March 2 – DPS sues OHSAA, saying Dunbar was wrongly removed from the tournament.
March 6 – DPS and OHSAA fight in court, with DPS saying the player in question never left the bench and went into the fight, so he should be eligible. Judge Michael Krumholtz agrees, citing key testimony from Dunbar varsity coach Chuck Taylor, and puts Dunbar back in tournament.
March 7 – Dunbar defeats Middletown Fenwick to advance to the district final.
March 9 – Phillips is taken off paid leave and returns to work. Dunbar school AD Quiona Boffman and JV basketball coach Donnovan Brown are given formal reprimands for their role in the case.
March 10 — Dunbar loses to Woodward, ending its season.
March 14 — Baker is taken off paid leave and returns to work.
Mid-March – Unknown to the public, fans who attended the Jan. 10 “brawl” game give OHSAA new video showing that the key player in the eligibility fight actually DID participate in the fight, so he was ineligible to play in the tournament.
March 20 – The school board hires Lolli as superintendent, giving her a three-year contract.
April 10 – Internal auditor Randall Harper says for the first time in four years, no athletic ticket money from the fall and winter seasons is missing. But he says there are still deficiencies on several athletic department procedures.
April 26 – DPS issues a joint statement with the OHSAA, publicly admitting it was wrong in the Dunbar basketball eligibility case, saying the team should not have been reinstated to the tournament. The OHSAA bans Dunbar’s boys basketball team from the 2019 postseason, extends probation through June 2020 for the district, and through 2022 for Dunbar High School.

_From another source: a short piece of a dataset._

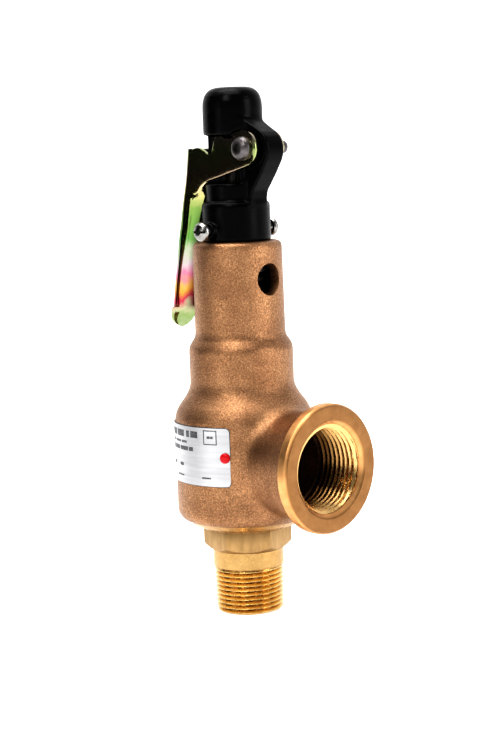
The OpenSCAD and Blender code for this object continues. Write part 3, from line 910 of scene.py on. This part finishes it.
def ear_outline(top, foot):
    """Flat side plate from its edge at the web's top round the pivot to its foot."""
    upper = [(-15.9, 180.2), (-15.2, 180.8), (-14.1, 181.25), (-12.4, 181.4), (-11.2, 181.1),
             (-9.9, 180.5), (-8.5, 179.6), (-6.6, 178.8), (-5.2, 179.2), (-4.0, 181.2),
             (-3.2, 183.6)]
    lower = [(6.2, 172.0), (-0.6, 170.3), (-6.3, 169.0), (-8.1, 168.45), (-10.3, 167.5),
             (-12.4, 166.2), (-14.2, 164.6), (-15.3, 163.5)]
    flange = [(-18.6, 161.0), (-19.5, 158.6), (-20.9, 152.0), (-23.2, 143.5), (-25.6, 134.0),
              (-27.4, 125.0)]
    return [
        top, *spline(upper, 0.6), *arc(0, 183.3, 2.7, 165, 32, 8),
        (4.0, 184.5), (6.2, 184.5), (7.4, 184.8), *arc(PIVOT_X, PIVOT_Z, EAR_R, 140, -76, 40),
        *spline(lower, 0.8), *arc(-16.6, 162.6, 0.6, 60, -140, 6), *spline(flange, 2.0), foot,
    ]


def lever_sheet():
    """Middle surface of the folded plate: the web's strips and one face for each ear."""
    rows = handle_rows()
    sections = [handle_section(*row) for row in rows]
    width = len(sections[0])
    verts = [p for section in sections for p in section]
    faces = []
    for i in range(len(sections) - 1):
        for j in range(width - 1):
            a = i * width + j
            faces.append((a, a + 1, a + width + 1, a + width))
    last = max(i for i, (_, _, bent, _) in enumerate(rows) if bent >= 1.0)
    for column in (0, width - 1):
        edge = [i * width + column for i in range(last + 1)]
        top, foot = verts[edge[0]], verts[edge[-1]]
        outline = ear_outline((top[0] + 0.8, top[2] + 0.2), (foot[0] + 0.7, foot[2] + 0.1))
        start = len(verts)
        verts += [(x, top[1], z) for x, z in outline]
        faces.append(edge[::-1] + list(range(start, len(verts))))
    return verts, faces


def lever(material):
    piece = mesh_piece("lever", *lever_sheet(), material, body=None)
    bm = bmesh.new()
    bm.from_mesh(piece.data)
    bmesh.ops.triangulate(bm, faces=[f for f in bm.faces if len(f.verts) > 4])
    bmesh.ops.recalc_face_normals(bm, faces=bm.faces)
    bm.to_mesh(piece.data)
    bm.free()
    thick = piece.modifiers.new("thick", "SOLIDIFY")
    thick.thickness = LEVER_T * MM
    thick.offset = 0
    thick.use_even_offset = True
    apply_modifiers(piece)
    bevel(piece, 0.22, 50)
    combine(piece, drill("cut_ear", 2.5, -12, 12, material, origin=PIVOT_POINT))
    settle(piece, "lever", ("lever",), "yellow_zinc")


# ---------------------------------------------------------------- fasteners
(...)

May 3 – A districtwide email from Lolli says Baker is out as district AD next year, to be replaced by Wright Brothers Middle School Principal Shawna Welch. Baker argues the athletic department is in a better place than when he started. He touts better compliance processes, no missing money this year, the creation of a new district TV show and better web presence promoting athletes, plus 300 student athletes having a 3.0 GPA or higher. Baker maintains that responsibility for the Dunbar basketball errors this year should not fall to him.